▶ **JSON records of objects**
□ □ □ □ □

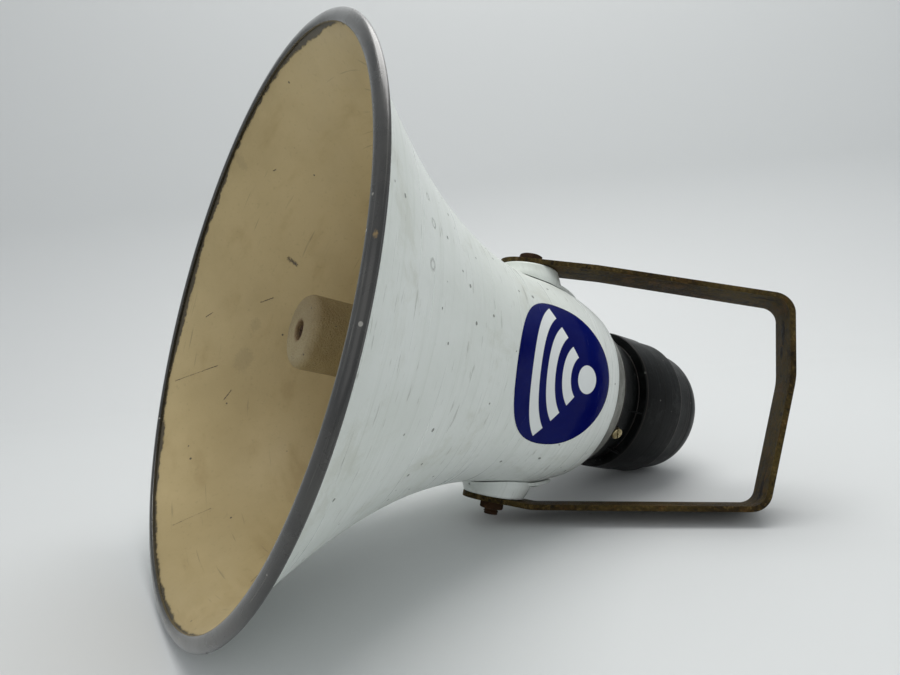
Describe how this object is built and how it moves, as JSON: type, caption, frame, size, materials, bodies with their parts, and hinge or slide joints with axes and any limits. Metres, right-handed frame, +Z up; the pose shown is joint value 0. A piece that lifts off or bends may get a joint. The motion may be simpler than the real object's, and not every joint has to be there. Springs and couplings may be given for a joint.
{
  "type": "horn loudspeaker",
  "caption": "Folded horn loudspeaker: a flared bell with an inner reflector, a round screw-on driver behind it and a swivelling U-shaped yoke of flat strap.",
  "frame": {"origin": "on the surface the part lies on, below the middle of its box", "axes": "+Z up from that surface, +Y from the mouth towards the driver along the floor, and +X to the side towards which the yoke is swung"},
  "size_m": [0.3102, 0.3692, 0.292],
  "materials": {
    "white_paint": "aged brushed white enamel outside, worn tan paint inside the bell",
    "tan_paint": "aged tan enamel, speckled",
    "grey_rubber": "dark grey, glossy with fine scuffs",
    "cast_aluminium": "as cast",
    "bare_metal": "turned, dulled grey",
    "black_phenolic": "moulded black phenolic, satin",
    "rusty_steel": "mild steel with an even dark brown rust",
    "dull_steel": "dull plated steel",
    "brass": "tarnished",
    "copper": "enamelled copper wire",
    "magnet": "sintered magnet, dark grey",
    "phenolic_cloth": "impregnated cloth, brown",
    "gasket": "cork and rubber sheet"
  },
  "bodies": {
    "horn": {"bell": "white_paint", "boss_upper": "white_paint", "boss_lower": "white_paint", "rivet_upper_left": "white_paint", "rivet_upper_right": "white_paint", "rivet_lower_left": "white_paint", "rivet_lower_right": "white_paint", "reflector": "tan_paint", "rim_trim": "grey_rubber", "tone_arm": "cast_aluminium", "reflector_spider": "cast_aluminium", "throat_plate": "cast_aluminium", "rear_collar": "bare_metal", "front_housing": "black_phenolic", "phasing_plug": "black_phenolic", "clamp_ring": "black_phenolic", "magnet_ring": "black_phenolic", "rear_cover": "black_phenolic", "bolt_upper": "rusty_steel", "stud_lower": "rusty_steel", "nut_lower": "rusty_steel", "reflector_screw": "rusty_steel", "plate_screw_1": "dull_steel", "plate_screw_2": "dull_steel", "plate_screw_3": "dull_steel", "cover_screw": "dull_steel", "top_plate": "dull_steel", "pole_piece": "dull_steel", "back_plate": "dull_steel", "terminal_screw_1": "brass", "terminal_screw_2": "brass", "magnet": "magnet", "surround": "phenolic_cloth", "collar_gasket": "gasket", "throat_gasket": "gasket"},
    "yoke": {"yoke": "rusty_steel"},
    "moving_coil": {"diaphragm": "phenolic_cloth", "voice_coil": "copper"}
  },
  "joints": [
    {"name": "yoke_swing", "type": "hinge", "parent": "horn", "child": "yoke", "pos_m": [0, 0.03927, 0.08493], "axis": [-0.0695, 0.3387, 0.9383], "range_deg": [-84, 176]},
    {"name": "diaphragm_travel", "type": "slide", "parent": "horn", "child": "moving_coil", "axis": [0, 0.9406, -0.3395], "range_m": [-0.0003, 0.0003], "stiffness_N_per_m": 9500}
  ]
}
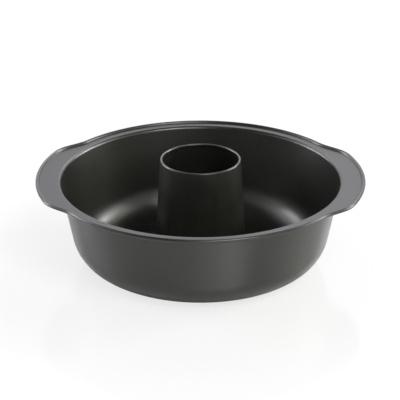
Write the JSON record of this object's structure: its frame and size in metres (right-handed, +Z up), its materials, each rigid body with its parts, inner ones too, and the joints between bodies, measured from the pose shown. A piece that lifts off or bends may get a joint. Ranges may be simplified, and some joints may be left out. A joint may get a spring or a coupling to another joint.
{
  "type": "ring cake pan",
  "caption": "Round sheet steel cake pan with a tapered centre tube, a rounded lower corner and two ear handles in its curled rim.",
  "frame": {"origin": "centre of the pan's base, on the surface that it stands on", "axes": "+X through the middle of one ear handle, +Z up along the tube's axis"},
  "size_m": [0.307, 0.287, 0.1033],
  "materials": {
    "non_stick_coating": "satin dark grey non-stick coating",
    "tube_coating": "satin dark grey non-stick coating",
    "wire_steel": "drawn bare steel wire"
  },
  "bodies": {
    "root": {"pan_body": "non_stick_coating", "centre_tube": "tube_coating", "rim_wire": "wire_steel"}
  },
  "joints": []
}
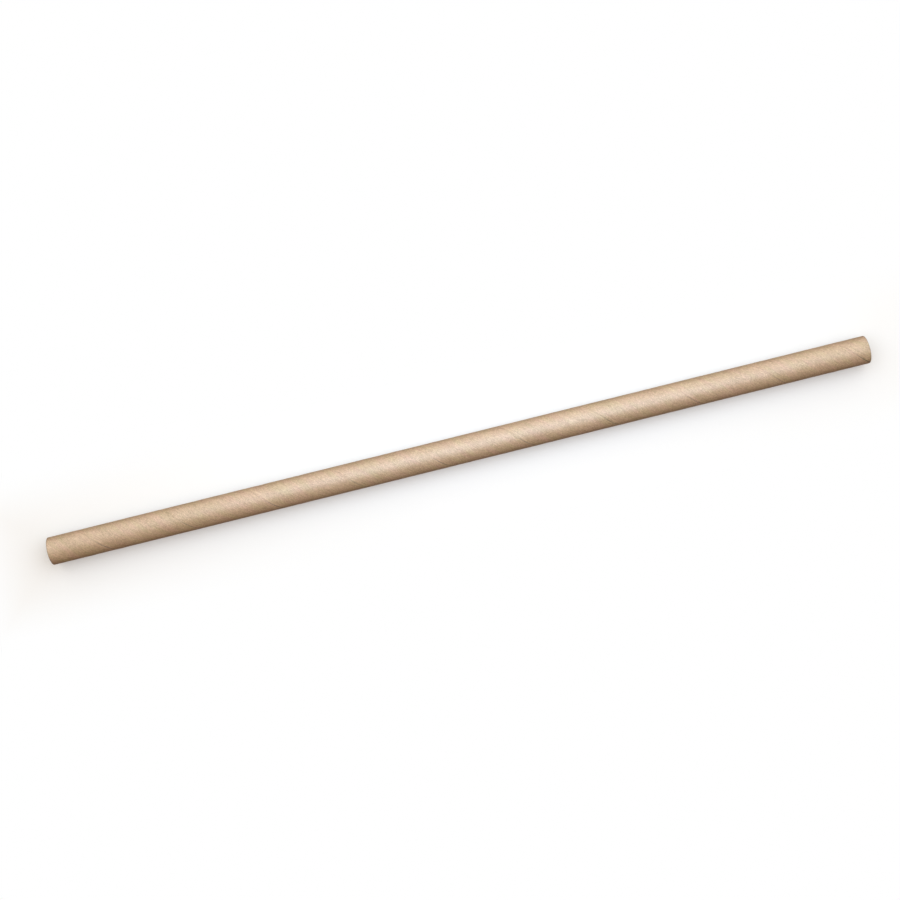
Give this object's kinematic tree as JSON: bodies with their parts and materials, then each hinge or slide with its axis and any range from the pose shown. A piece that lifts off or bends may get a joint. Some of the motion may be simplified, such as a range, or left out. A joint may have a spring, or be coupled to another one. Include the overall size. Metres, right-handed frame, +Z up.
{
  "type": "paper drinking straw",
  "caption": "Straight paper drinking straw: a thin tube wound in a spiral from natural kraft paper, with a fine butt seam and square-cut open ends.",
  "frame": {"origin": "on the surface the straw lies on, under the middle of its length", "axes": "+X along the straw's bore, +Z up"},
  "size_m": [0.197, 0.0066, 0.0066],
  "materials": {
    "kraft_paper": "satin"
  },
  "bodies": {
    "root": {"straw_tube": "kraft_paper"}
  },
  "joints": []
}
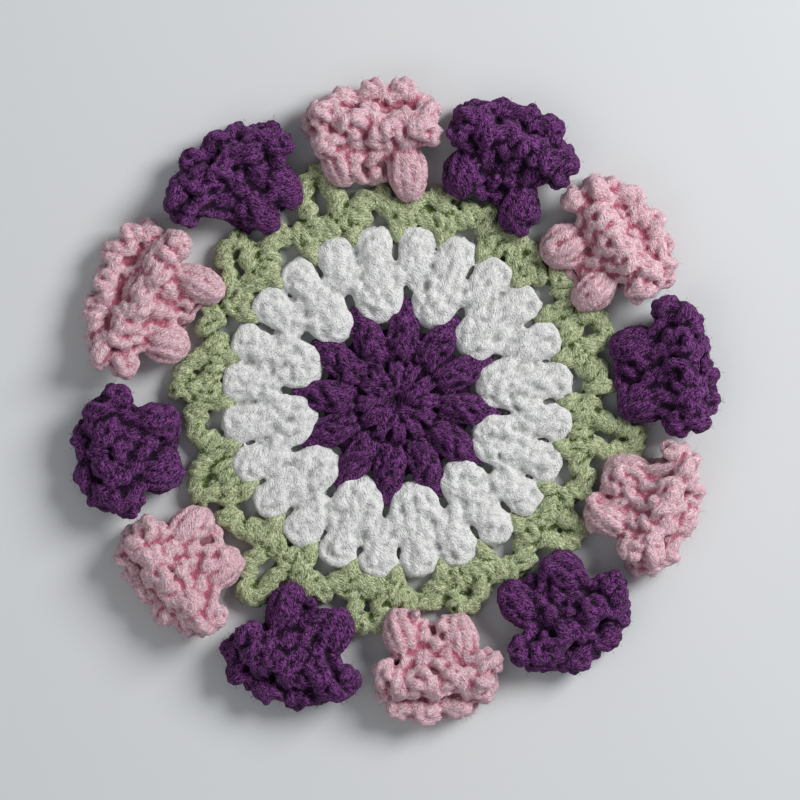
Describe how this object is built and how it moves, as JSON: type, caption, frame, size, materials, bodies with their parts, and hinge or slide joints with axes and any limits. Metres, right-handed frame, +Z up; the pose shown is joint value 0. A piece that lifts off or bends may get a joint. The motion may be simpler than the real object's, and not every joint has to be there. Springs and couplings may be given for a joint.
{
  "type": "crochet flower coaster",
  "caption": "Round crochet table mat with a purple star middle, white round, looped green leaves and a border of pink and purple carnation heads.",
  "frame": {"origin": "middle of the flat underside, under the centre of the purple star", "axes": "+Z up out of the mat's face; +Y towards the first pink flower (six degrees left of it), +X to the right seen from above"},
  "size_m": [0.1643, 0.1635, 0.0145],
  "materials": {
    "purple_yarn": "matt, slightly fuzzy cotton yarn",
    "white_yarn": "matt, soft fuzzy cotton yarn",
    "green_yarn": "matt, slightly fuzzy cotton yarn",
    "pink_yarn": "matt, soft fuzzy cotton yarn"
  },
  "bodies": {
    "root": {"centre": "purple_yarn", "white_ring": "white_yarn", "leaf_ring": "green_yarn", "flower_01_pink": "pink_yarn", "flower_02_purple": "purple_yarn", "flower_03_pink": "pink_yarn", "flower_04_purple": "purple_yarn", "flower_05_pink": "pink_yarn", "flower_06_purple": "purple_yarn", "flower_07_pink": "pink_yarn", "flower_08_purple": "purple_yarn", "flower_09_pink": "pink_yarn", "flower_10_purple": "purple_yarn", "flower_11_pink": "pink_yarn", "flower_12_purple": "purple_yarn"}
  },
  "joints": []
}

□ □ □ □ □

▶ **Direction**
Set down each entry again, unchanged.

▶ **Exercise result**
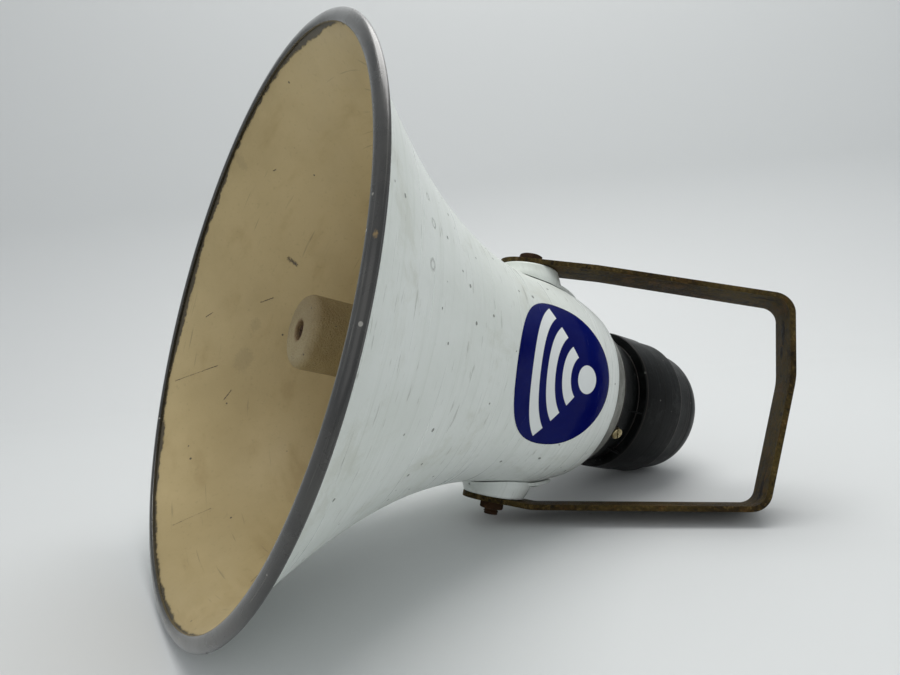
Describe how this object is built and how it moves, as JSON: type, caption, frame, size, materials, bodies with their parts, and hinge or slide joints with axes and any limits. Metres, right-handed frame, +Z up; the pose shown is joint value 0. A piece that lifts off or bends may get a joint. The motion may be simpler than the real object's, and not every joint has to be there. Springs and couplings may be given for a joint.
{
  "type": "horn loudspeaker",
  "caption": "Folded horn loudspeaker: a flared bell with an inner reflector, a round screw-on driver behind it and a swivelling U-shaped yoke of flat strap.",
  "frame": {"origin": "on the surface the part lies on, below the middle of its box", "axes": "+Z up from that surface, +Y from the mouth towards the driver along the floor, and +X to the side towards which the yoke is swung"},
  "size_m": [0.3102, 0.3692, 0.292],
  "materials": {
    "white_paint": "aged brushed white enamel outside, worn tan paint inside the bell",
    "tan_paint": "aged tan enamel, speckled",
    "grey_rubber": "dark grey, glossy with fine scuffs",
    "cast_aluminium": "as cast",
    "bare_metal": "turned, dulled grey",
    "black_phenolic": "moulded black phenolic, satin",
    "rusty_steel": "mild steel with an even dark brown rust",
    "dull_steel": "dull plated steel",
    "brass": "tarnished",
    "copper": "enamelled copper wire",
    "magnet": "sintered magnet, dark grey",
    "phenolic_cloth": "impregnated cloth, brown",
    "gasket": "cork and rubber sheet"
  },
  "bodies": {
    "horn": {"bell": "white_paint", "boss_upper": "white_paint", "boss_lower": "white_paint", "rivet_upper_left": "white_paint", "rivet_upper_right": "white_paint", "rivet_lower_left": "white_paint", "rivet_lower_right": "white_paint", "reflector": "tan_paint", "rim_trim": "grey_rubber", "tone_arm": "cast_aluminium", "reflector_spider": "cast_aluminium", "throat_plate": "cast_aluminium", "rear_collar": "bare_metal", "front_housing": "black_phenolic", "phasing_plug": "black_phenolic", "clamp_ring": "black_phenolic", "magnet_ring": "black_phenolic", "rear_cover": "black_phenolic", "bolt_upper": "rusty_steel", "stud_lower": "rusty_steel", "nut_lower": "rusty_steel", "reflector_screw": "rusty_steel", "plate_screw_1": "dull_steel", "plate_screw_2": "dull_steel", "plate_screw_3": "dull_steel", "cover_screw": "dull_steel", "top_plate": "dull_steel", "pole_piece": "dull_steel", "back_plate": "dull_steel", "terminal_screw_1": "brass", "terminal_screw_2": "brass", "magnet": "magnet", "surround": "phenolic_cloth", "collar_gasket": "gasket", "throat_gasket": "gasket"},
    "yoke": {"yoke": "rusty_steel"},
    "moving_coil": {"diaphragm": "phenolic_cloth", "voice_coil": "copper"}
  },
  "joints": [
    {"name": "yoke_swing", "type": "hinge", "parent": "horn", "child": "yoke", "pos_m": [0, 0.03927, 0.08493], "axis": [-0.0695, 0.3387, 0.9383], "range_deg": [-84, 176]},
    {"name": "diaphragm_travel", "type": "slide", "parent": "horn", "child": "moving_coil", "axis": [0, 0.9406, -0.3395], "range_m": [-0.0003, 0.0003], "stiffness_N_per_m": 9500}
  ]
}
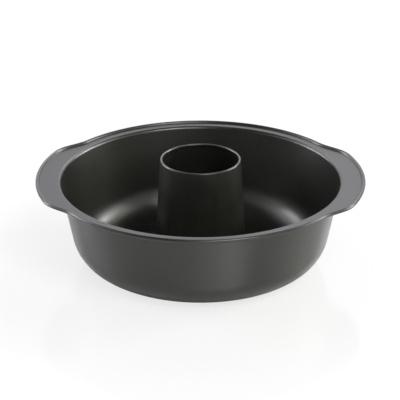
Write the JSON record of this object's structure: its frame and size in metres (right-handed, +Z up), its materials, each rigid body with its parts, inner ones too, and the joints between bodies, measured from the pose shown. A piece that lifts off or bends may get a joint. Ranges may be simplified, and some joints may be left out. A joint may get a spring or a coupling to another joint.
{
  "type": "ring cake pan",
  "caption": "Round sheet steel cake pan with a tapered centre tube, a rounded lower corner and two ear handles in its curled rim.",
  "frame": {"origin": "centre of the pan's base, on the surface that it stands on", "axes": "+X through the middle of one ear handle, +Z up along the tube's axis"},
  "size_m": [0.307, 0.287, 0.1033],
  "materials": {
    "non_stick_coating": "satin dark grey non-stick coating",
    "tube_coating": "satin dark grey non-stick coating",
    "wire_steel": "drawn bare steel wire"
  },
  "bodies": {
    "root": {"pan_body": "non_stick_coating", "centre_tube": "tube_coating", "rim_wire": "wire_steel"}
  },
  "joints": []
}
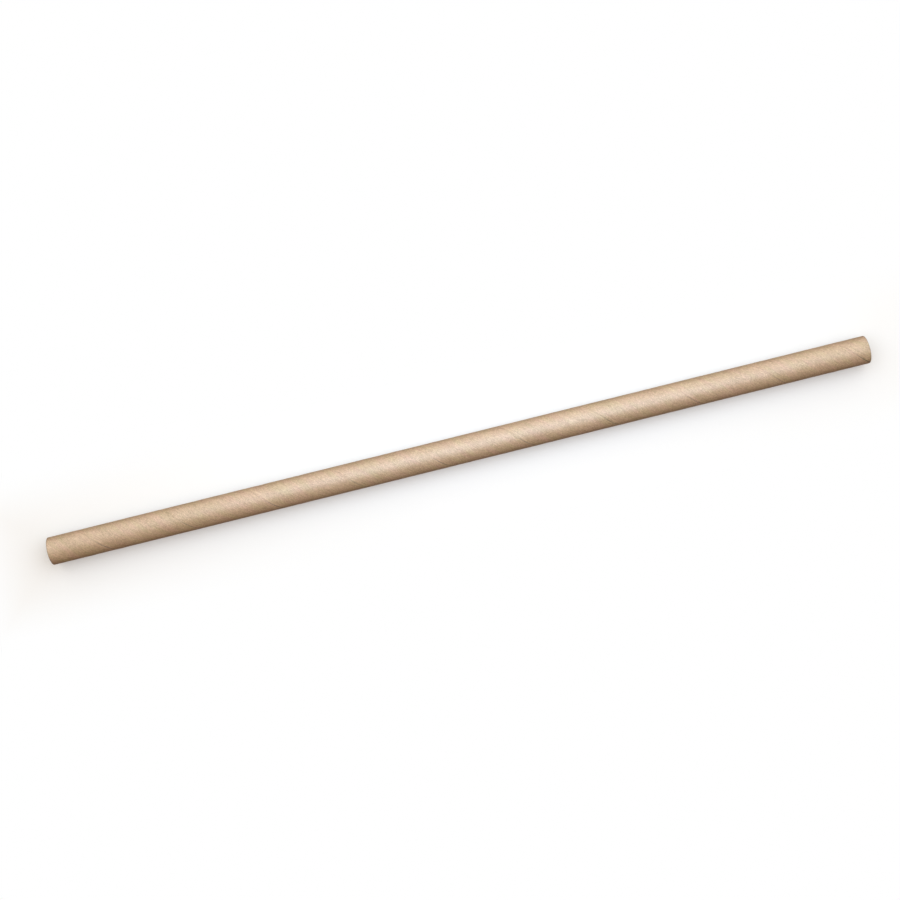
Give this object's kinematic tree as JSON: bodies with their parts and materials, then each hinge or slide with its axis and any range from the pose shown. A piece that lifts off or bends may get a joint. Some of the motion may be simplified, such as a range, or left out. A joint may have a spring, or be coupled to another one. Include the overall size. Metres, right-handed frame, +Z up.
{
  "type": "paper drinking straw",
  "caption": "Straight paper drinking straw: a thin tube wound in a spiral from natural kraft paper, with a fine butt seam and square-cut open ends.",
  "frame": {"origin": "on the surface the straw lies on, under the middle of its length", "axes": "+X along the straw's bore, +Z up"},
  "size_m": [0.197, 0.0066, 0.0066],
  "materials": {
    "kraft_paper": "satin"
  },
  "bodies": {
    "root": {"straw_tube": "kraft_paper"}
  },
  "joints": []
}
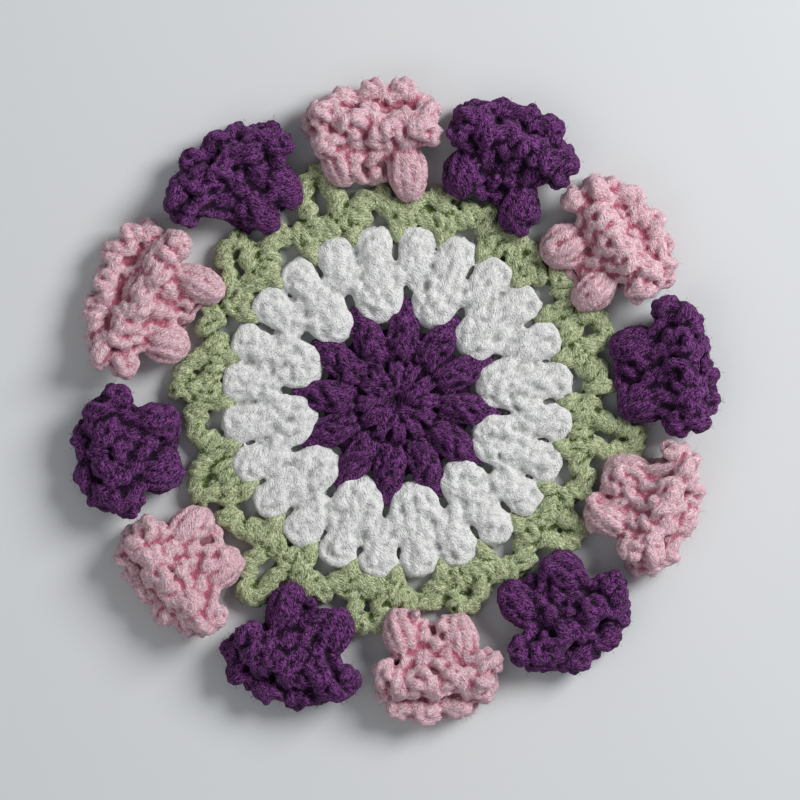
Describe how this object is built and how it moves, as JSON: type, caption, frame, size, materials, bodies with their parts, and hinge or slide joints with axes and any limits. Metres, right-handed frame, +Z up; the pose shown is joint value 0. A piece that lifts off or bends may get a joint. The motion may be simpler than the real object's, and not every joint has to be there. Springs and couplings may be given for a joint.
{
  "type": "crochet flower coaster",
  "caption": "Round crochet table mat with a purple star middle, white round, looped green leaves and a border of pink and purple carnation heads.",
  "frame": {"origin": "middle of the flat underside, under the centre of the purple star", "axes": "+Z up out of the mat's face; +Y towards the first pink flower (six degrees left of it), +X to the right seen from above"},
  "size_m": [0.1643, 0.1635, 0.0145],
  "materials": {
    "purple_yarn": "matt, slightly fuzzy cotton yarn",
    "white_yarn": "matt, soft fuzzy cotton yarn",
    "green_yarn": "matt, slightly fuzzy cotton yarn",
    "pink_yarn": "matt, soft fuzzy cotton yarn"
  },
  "bodies": {
    "root": {"centre": "purple_yarn", "white_ring": "white_yarn", "leaf_ring": "green_yarn", "flower_01_pink": "pink_yarn", "flower_02_purple": "purple_yarn", "flower_03_pink": "pink_yarn", "flower_04_purple": "purple_yarn", "flower_05_pink": "pink_yarn", "flower_06_purple": "purple_yarn", "flower_07_pink": "pink_yarn", "flower_08_purple": "purple_yarn", "flower_09_pink": "pink_yarn", "flower_10_purple": "purple_yarn", "flower_11_pink": "pink_yarn", "flower_12_purple": "purple_yarn"}
  },
  "joints": []
}